I know what he means about wrapping oneself in words like weeds, and I know what he means about the inability of words to fully reveal the soul. So I kept reading.

There's a lot in the poem to chew on (it's 100 pages long), and I'm considering buying myself a copy so that I can return to it from time to time over the years (Queen Victoria, a great connoisseur of grief, reportedly kept a copy by her beside next to the Bible). It is, among other things, the origin of the phrase, "'Tis better to have loved and lost / Than never to have loved at all," which has become a bit of a hackneyed platitude, of course, but within the context of the longer poem it still sounds fresh and penetrating.

So one way I've been marking Joey's birthday is by driving and another is by reading. A third is by exploring. On Saturday I went down to the Wichita Mountains, hoping to take advantage of the recent cold front (which had knocked us down to the other side of 100) and do a little exploring among the boulders and buffaloes we had visited as children. I was a bit pressed for time - I had a lunch engagement - so it wasn't as leisurely as I would have liked, but still I managed to see some prairie dogs and buffalo and to get out and walk along a hill for a few minutes. In fact, I gave myself precisely thirty minutes to walk along a path I'd never walked before, hoping that it would lead up a nearby hill, and I became a little discouraged as, nearing the fifteen-minute mark and the point at which I'd need to start walking back, I found myself skirting the bottom of the hill instead of walking up it. Then, at about thirteen-and-a-half minutes (I get very precise about time when I'm on a schedule), I rounded a bend and saw a series of giant boulders leaning upward into a small peak. It wasn't the hill I'd hoped to climb, but I clambered up it anyway, using the boulder-clambering skills that I'd first developed with Joey among identical rocks on nearby mountains in our youth, and sat at the highest point for a few minutes to catch my breath and take in the modest view. Had that small mound been just a little further along the path, I believe I would have turned back before I saw it.
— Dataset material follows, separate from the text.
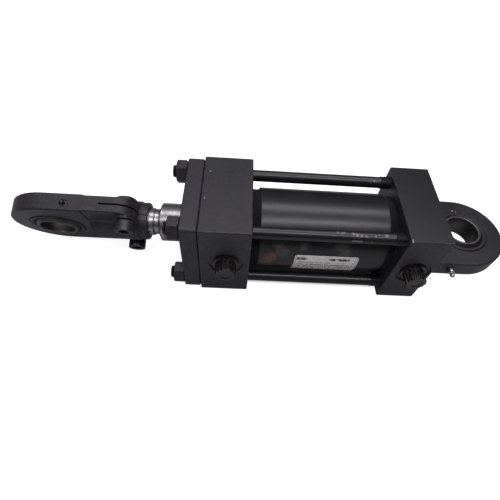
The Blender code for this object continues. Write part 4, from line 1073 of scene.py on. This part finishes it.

Later that day, back in OKC, I read a bit of the Tennyson which considers the possibility that we're all part of a universal soul, where we will encounter the departed again someday. That idea has always seemed pretty namby-pamby to me, but I read it anyway:
That each, who seems a separate whole,
      Should move his rounds, and fusing all
      The skirts of self again, should fall
Remerging in the general Soul,

Is faith as vague as all unsweet:
      Eternal form shall still divide
      The eternal soul from all beside;
And I shall know him when we meet:

And we shall sit at endless feast,
      Enjoying each the other's good:
      What vaster dream can hit the mood
Of Love on earth? He seeks at least

Upon the last and sharpest height,
      Before the spirits fade away,
      Some landing-place, to clasp and say,
"Farewell! We lose ourselves in light."
Those last few lines made me think of my modest perch atop the boulders in the Wichitas. If I were looking for evidence of some such thing as a universal soul, or if I were trying to show that the energy of the departed dissolves into the world and manifests itself in other forms, then finding that boulder at the last minute seems like decent circumstantial evidence, at least.

Circles within circles, one thing points to another, which points to another. My mother and I tried to go to the Full Circle Bookstore on Joey's birthday yesterday (I was planning to buy a copy of the Tennyson as well as a great big Dickens novel), but we got there just a few minutes after they closed. We had time to kill before meeting folks for a birthday dinner, so we went across the street to the mall, and then I suggested we pop by a discount clothing store so that I could buy some shorts. They didn't have any good shorts, but as we were wandering the aisles we found a single box of Peanuts mugs, most of which had Snoopy on them and one of which had Sally saying, in a speech bubble, "Nobody ever tells me anything!" This phrase was Joey's mantra for years - mostly because we often did, in fact, forget to give him important pieces of family-related information, and partly because he enjoyed playing the martyr. So I bought the mugs, on the theory that they were a sort of compensation for not having been able to buy books that day at Joey's favorite bookstore. After a delightful dinner with family and old friends, at a restaurant that used to be another restaurant in which a little baby Joey had long ago thrown a famous temper tantrum, we distributed the mugs as party favors.

The other thing I've been reading lately is Let the Great World Spin by Colum McCann, which is built around the French dude who walked across the Twin Towers on a tightrope in 1974. I didn't realize this when I started it, but it's mostly a collection of stories about grief, specifically stories about the people who survive another's death and somehow manage to keep making life happen. And I'm pretty sure there's a metaphor there with the tightrope walker who, surrounded by death on all sides, nevertheless manages to hop and wave and feel transcendent up there in the air.

I finished the novel just a couple of days ago, and at the end McCann includes an author's note indicating that the title of the book comes from a Tennyson poem. I read that and thought, huh, Tennyson. The author's note also says something that I quite like: "Literature can remind us that not all life is already written down: there are still so many stories to be told."

One more thing. Most of the novel is set in New York, but toward the end we meet a character who lives in the South (in 2006) and is working with survivors of Hurricane Katrina. She lives, in fact, in Little Rock, and she spends a paragraph or two in an area along the river, on the outskirts of that town, called the Natural Steps. I'm passing back through Little Rock on my home in a day or two, and I'm thinking, huh, Little Rock.